Wednesday, May 6, 2015

Sakura Spirit - 2.7/20 hours

I finished Sakura Spirit's story. Allow me to summarize - an up-and-coming judo star is nervous about a tournament, so he goes to a mysterious shrine to pray for luck, where he's transported to a magical land to indulge in some arbitrary flirting and poorly-justified nudity until a problem comes out of nowhere and is solved in a way that doesn't make any sense. There's some kind of half-baked lesson about tolerance in there, but no. Just no.

There is a single decision point in the entire game, but it doesn't change anything. It just determines which festival experience you have - do you attend it with two half-naked fox spirits or with two villagers wearing kimonos that cover half their bodies. After the festival, the game ends in exactly the same way, regardless of which pair you go with.

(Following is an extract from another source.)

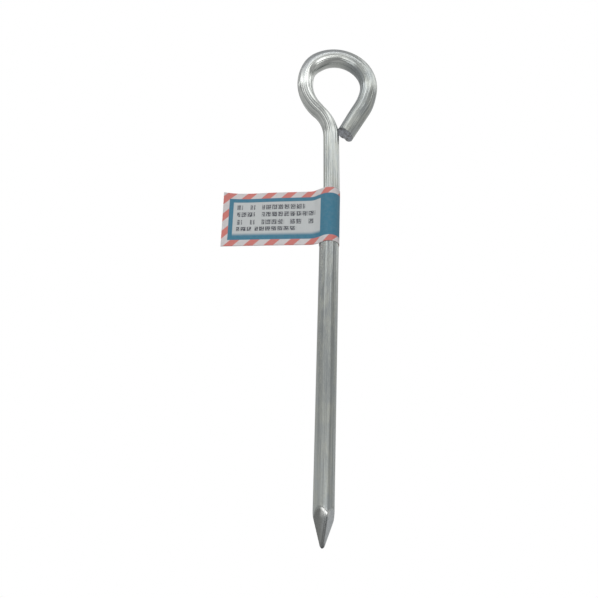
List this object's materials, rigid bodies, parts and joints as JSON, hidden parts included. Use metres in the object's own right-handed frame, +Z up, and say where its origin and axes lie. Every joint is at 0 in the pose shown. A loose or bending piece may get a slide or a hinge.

I'm going to keep trying to play this game, though.  I seriously considered giving up and declaring defeat, but I can't. The whole damned point of having a challenge list in the first place is that things are bound to get dark. I just have to endure.

However, I can't play it at work. It would be hugely inappropriate (there's having a job that lets you play video games all night and there's having a job that lets you look at porn). My plan is to play it once every day or so at home, while concurrently playing a different game at work. I'll blog about both, but try to get Sakura Spirit done as soon as possible.

2 comments:

  1. Reminds me a little bit of http://2f8.a08.myftpupload.com/ (link looks more suspicious than it is), where the blog author does something he finds scary every day. One day (and I looked for the post but couldn't find it in five minutes), his scary thing was missing a blog post.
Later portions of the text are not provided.